Google Image Search doesn't appear to be updated as frequently. I'm going to guess about four times a year there are major updates back there, kind of like PR Updates.
The URI Removal Tool is an excellent tool to have available in instances like this.
You seem to have more problems with bots than anyone else I know. They are attracted to you like flys on you know what. :)
What I found was a bunch of mash-up sites dynamically using Google to locate images and then hotlink those images on the fly.
This has been going on for years. I had troubles with multi-million page one that used Google's old SOAP Search API. Google just does not care. If you have any #1 ranked images, then you probably have been hotlinked by one or more of these sites.
blocked for a MONTH yet the count of images indexed keeps increasing!
That's one of the worst reports I've run into yet. Having the urls not dropped is one thing, but having them increase is pretty far out of line, especially if that represents continued spidering.

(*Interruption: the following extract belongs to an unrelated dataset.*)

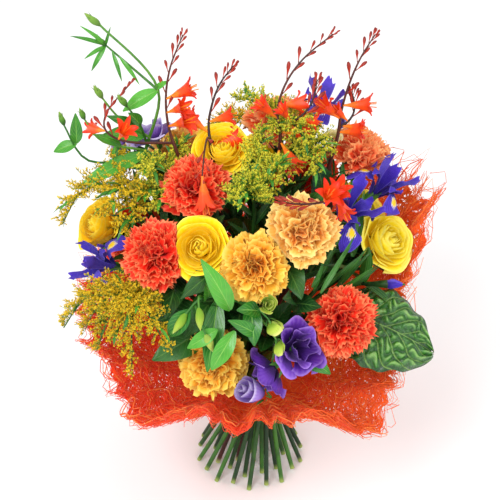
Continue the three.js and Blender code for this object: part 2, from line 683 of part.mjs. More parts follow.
// The iris bud stands on a short stalk among its strap leaves.
function addStrapLeaves() {
  const start = point(STRAP_LEAVES.root);
  const look = point(STRAP_LEAVES.budTip).sub(start).normalize();
  const along = (distance) => start.clone().addScaledVector(look, distance);
  const item = addItem('iris_leaves', 'green', start, look);
  for (const tip of STRAP_LEAVES.tips) {
    item.leaves.push(blade(leafRows(start, point(tip), STRAP_LEAVES.halfWidth), LEAF_THICKNESS));
  }
  item.tubes.push({ path: [along(-1), along(20), along(34), point(STRAP_LEAVES.budTip)],
    radii: [2.2, 2.2, 4.2, 0], sides: 5 });
}

addPuckeredLeaf();
addStrapLeaves();
givePlaces(items);
heads.forEach(trimToNeighbours);

// A stem runs on into its flower's neck or into its first branch.
for (const item of items) {
  const path = stemPath(item);
  const radii = path.map(() => (item.place.ring ? STEM_RADIUS : MIDDLE_STEM_RADIUS));
  const [neckOrBranch, ...rest] = item.tubes.length ? item.tubes
    : [{ path: item.heads[0].neck, radii: item.heads[0].neckRadii, sides: STEM_SIDES }];
  const sides = Math.max(neckOrBranch.sides, 4);
  const stem = { path: [...path, ...neckOrBranch.path.slice(1)], sides,
    radii: [...radii.map((r) => (sides === 4 ? r * SQUARE_SWELL : r)), ...neckOrBranch.radii.slice(1)] };
  const tubes = [stem, ...rest];
  const grown = (r) => (r ? r + CLEARANCE * 1.3 : 0);
  const swept = (widen) => join(tubes.map(({ path: line, radii: steps, sides: corners }, n) => sweep(line,
    steps.map(widen), corners, n === 0)));
  item.wood = swept((r) => r);
  item.woodKeepOut = swept(grown);
}

// ---- neighbours kept clear of each other ----
function near(a, b) {
  const p = a.boundingBox();
  const q = b.boundingBox();
  return [0, 1, 2].every((k) => p.min[k] < q.max[k] && q.min[k] < p.max[k]);
}

function clearOf(body, others) {
  const close = others.filter((other) => near(body, other));
  return close.length ? body.subtract(join(close)) : body;
}

function crosses(body, others) {
  return others.some((other) => near(body, other) && !body.intersect(other).isEmpty());
}

function largestPiece(body) {
  const pieces = body.decompose();
  return pieces.reduce((best, piece) => (piece.volume() > best.volume() ? piece : best));
}

for (const item of items) {
  const woods = items.filter((other) => other !== item).map((other) => other.woodKeepOut);
  item.body = join([item.wood, ...item.heads.map((head) => clearOf(head.body, woods))]);
}
// Small parts that would run into a neighbour are left off; a leaf is cut back to it.
for (const item of items) {
  const others = items.filter((other) => other !== item);
  const taken = others.flatMap((other) => [other.body, other.woodKeepOut]);
  const free = item.trims.filter((trim) => !crosses(trim, taken));
  const leaves = item.leaves.map((leaf) => clearOf(leaf, others.flatMap((other) => [other.woodKeepOut,
    ...other.heads.map((head) => keepOut(head.body)), ...(other.kept ?? [])])));
  item.kept = [...free, ...item.leaves].map(keepOut);
  item.body = largestPiece(join([item.body, ...free, ...leaves])).simplify(SMALLEST_STEP);
}
const bodies = items.map(({ name, colour, body }) => ({ name, colour, body }));

// ---- wrapper: one ruffled sheet, gathered at the tie, with its corners standing out ----
function collarEdge(azimuth) {
  const k = COLLAR.findIndex((row, n) => n > 0 && azimuth <= row[0]);
  const [a, b] = [COLLAR[k - 1], COLLAR[k]];
  const t = (azimuth - a[0]) / (b[0] - a[0]);
  const eased = t * t * (3 - 2 * t);
  return [a[1] + (b[1] - a[1]) * eased, a[2] + (b[2] - a[2]) * eased];
}

function wrapperBody() {
  const low = TIE_HEIGHT - 9;
  const high = TIE_HEIGHT + 7;
  const azimuths = Array.from({ length: COLLAR_POINTS }, (_, n) => (360 * n) / COLLAR_POINTS - 180);
  const rows = [low, high].map((height) => azimuths.map((azimuth) => polar(NECK_RADIUS, radians(azimuth),
    height)));
  for (const t of COLLAR_STATIONS) {
    rows.push(azimuths.map((azimuth, n) => {
      const [radius, height] = collarEdge(azimuth);
      const fold = (n % 2 ? 1 : -1) * 5 * t + 4 * t * Math.sin(n * 1.7);
      return polar(NECK_RADIUS + (radius - NECK_RADIUS) * t, radians(azimuth),
        high + (height - high) * t ** BOWL_POWER + fold);
    }));
  }
  return ringSheet(rows, SHEET_THICKNESS);
}

// A closed sheet that runs all the way round, its thickness laid to both sides of the middle.
function ringSheet(rows, thickness) {
  const points = rows.flat();
  let start = 0;
  const numbers = rows.map((row) => row.map(() => start++));
  const top = [];
  for (let r = 0; r < rows.length - 1; r += 1) {
    top.push(...stitch(numbers[r], numbers[r + 1], true));
  }
  const normals = vertexNormals(points, top);
  const upper = points.map((p, k) => p.clone().addScaledVector(normals[k], thickness / 2));
  const lower = points.map((p, k) => p.clone().addScaledVector(normals[k], -thickness / 2));
  const count = points.length;
  const faces = [...top, ...top.map(([a, b, c]) => [a + count, c + count, b + count])];
  [numbers[0], numbers[numbers.length - 1]].forEach((ring) => {
    faces.push(...stitch(ring, ring.map((k) => k + count), true));
  });
  return solid([...upper, ...lower], orient(faces));
}

const inTheWay = items.flatMap((item) => [item.woodKeepOut, ...(item.kept ?? []),
  ...item.heads.map((head) => keepOut(head.body))]);
const sheet = largestPiece(clearOf(wrapperBody(), inTheWay)).simplify(SMALLEST_STEP);
bodies.push({ name: 'wrapper', colour: 'sisal', body: sheet });

// ---- tie: turns of twine laid side by side round the neck of the wrapper ----
function tieBody() {
  const profile = [];
  const low = TIE_HEIGHT - TWINE_RADIUS * TWINE_TURNS;
  for (let turn = 0; turn < TWINE_TURNS; turn += 1) {
    const bottom = low + turn * 2 * TWINE_RADIUS;
    profile.push([TIE_INNER_RADIUS + TWINE_RADIUS, bottom], [TIE_INNER_RADIUS + 2 * TWINE_RADIUS,
      bottom + TWINE_RADIUS]);
  }
  profile.push([TIE_INNER_RADIUS + TWINE_RADIUS, low + TWINE_TURNS * 2 * TWINE_RADIUS]);
  profile.push([TIE_INNER_RADIUS, low + TWINE_TURNS * 2 * TWINE_RADIUS], [TIE_INNER_RADIUS, low]);
  const points = [];
  const rings = Array.from({ length: TIE_SIDES }, (_, s) => profile.map(([radius, height]) => points.push(
    polar(radius, (2 * Math.PI * s) / TIE_SIDES, height)) - 1));
  const faces = [];
  rings.forEach((ring, s) => faces.push(...stitch(ring, rings[(s + 1) % TIE_SIDES], true)));
  return solid(points, orient(faces));
}

bodies.push({ name: 'tie', colour: 'twine', body: tieBody() });

// ---- the bouquet ----
const bouquet = new THREE.Group();
for (const { name, colour, body } of bodies) {
  const mesh = body.getMesh();
  const geometry = new THREE.BufferGeometry();
  geometry.setAttribute('position', new THREE.BufferAttribute(new Float32Array(mesh.vertProperties), 3));
  geometry.setIndex(new THREE.BufferAttribute(new Uint32Array(mesh.triVerts), 1));
  geometry.computeVertexNormals();
  const [tint, roughness] = COLOURS[colour];
  const finish = new THREE.MeshStandardMaterial({ color: tint, roughness, metalness: 0 });
  const part = new THREE.Mesh(geometry, finish);
  part.name = name;
  bouquet.add(part);
}

export default bouquet;
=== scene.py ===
"""Mixed flower bouquet in a sisal wrapper, dressed for rendering.

Shapes are worked out in millimetres in the frame's axes and turned to metres where a mesh is made.
"""

import json
import math

import bpy
import numpy as np
from mathutils import Matrix, Vector

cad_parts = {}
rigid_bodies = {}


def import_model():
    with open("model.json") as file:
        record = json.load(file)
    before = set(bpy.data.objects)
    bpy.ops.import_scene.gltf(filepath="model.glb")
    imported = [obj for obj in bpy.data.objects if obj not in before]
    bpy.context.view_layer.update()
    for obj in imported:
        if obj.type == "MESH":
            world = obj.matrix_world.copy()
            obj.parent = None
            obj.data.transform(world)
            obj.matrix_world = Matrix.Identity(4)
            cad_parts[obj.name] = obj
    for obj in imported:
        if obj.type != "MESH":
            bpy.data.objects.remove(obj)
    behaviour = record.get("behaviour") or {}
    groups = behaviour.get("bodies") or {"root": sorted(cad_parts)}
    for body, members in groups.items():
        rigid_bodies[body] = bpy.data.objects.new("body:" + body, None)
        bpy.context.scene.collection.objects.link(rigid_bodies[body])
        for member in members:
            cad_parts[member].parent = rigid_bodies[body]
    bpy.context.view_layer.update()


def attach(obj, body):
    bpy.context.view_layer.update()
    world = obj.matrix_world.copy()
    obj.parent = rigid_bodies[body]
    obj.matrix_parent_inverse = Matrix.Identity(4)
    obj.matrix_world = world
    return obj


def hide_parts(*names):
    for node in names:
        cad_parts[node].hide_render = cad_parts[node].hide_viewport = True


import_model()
scene = bpy.context.scene

MM = 0.001
ROOT = "root"
rng = np.random.default_rng(11)

# ---------------------------------------------------------------- sizes, as in the solids
TIE_HEIGHT = 120
RING_STEMS = [1, 7, 13, 19]
RING_RADIUS = [0, 6.2, 11.7, 17.4]
RING_FOOT_RADIUS = [0, 21, 40, 58]
STEM_RADIUS = 2.5
MIDDLE_STEM_RADIUS = 3.0
STRAIGHT_ABOVE_TIE = 25
CUT_STEPS = [0, 3, 0, 5]
STEM_TURN = 78
NECK_RADIUS = 21.8
BOWL_POWER = 1.5
TIE_INNER_RADIUS = 23.3
TWINE_RADIUS = 2
TWINE_TURNS = 3
TWINE_PLIES = 3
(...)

will "remove all the images on your site from our index"
Perhaps they should add the word "eventually". That would line up better with actual webmaster experiences we've been hearing about. Image Search is sometimes painfully slow to drop urls, and video search is even slower. Removal requests definitely speed things up.
it says very plainly that blocking them in robots.txt will "remove all the images on your site from our index"It's plainly obvious it doesn't.
So it's not just me!
Over a period of 8 months I have tried and failed to stop Google taking images from one site.
Starting with the simplest line of code in robots.txt to block all user-agents from the image folder, we then wrote instructions just for Google, adding specific folders & sub folders, adding 'wildcard' blocking for all jpegs and gifs. Webmaster Tools has said all along that the robot.txt file is correctly configured. Nothing worked.
Most recently we blocked Google's image bot in htaccess. Now that means that the page result in image search (shown in a frame under the image) is a 403, but Google are STILL caching the feckin' image.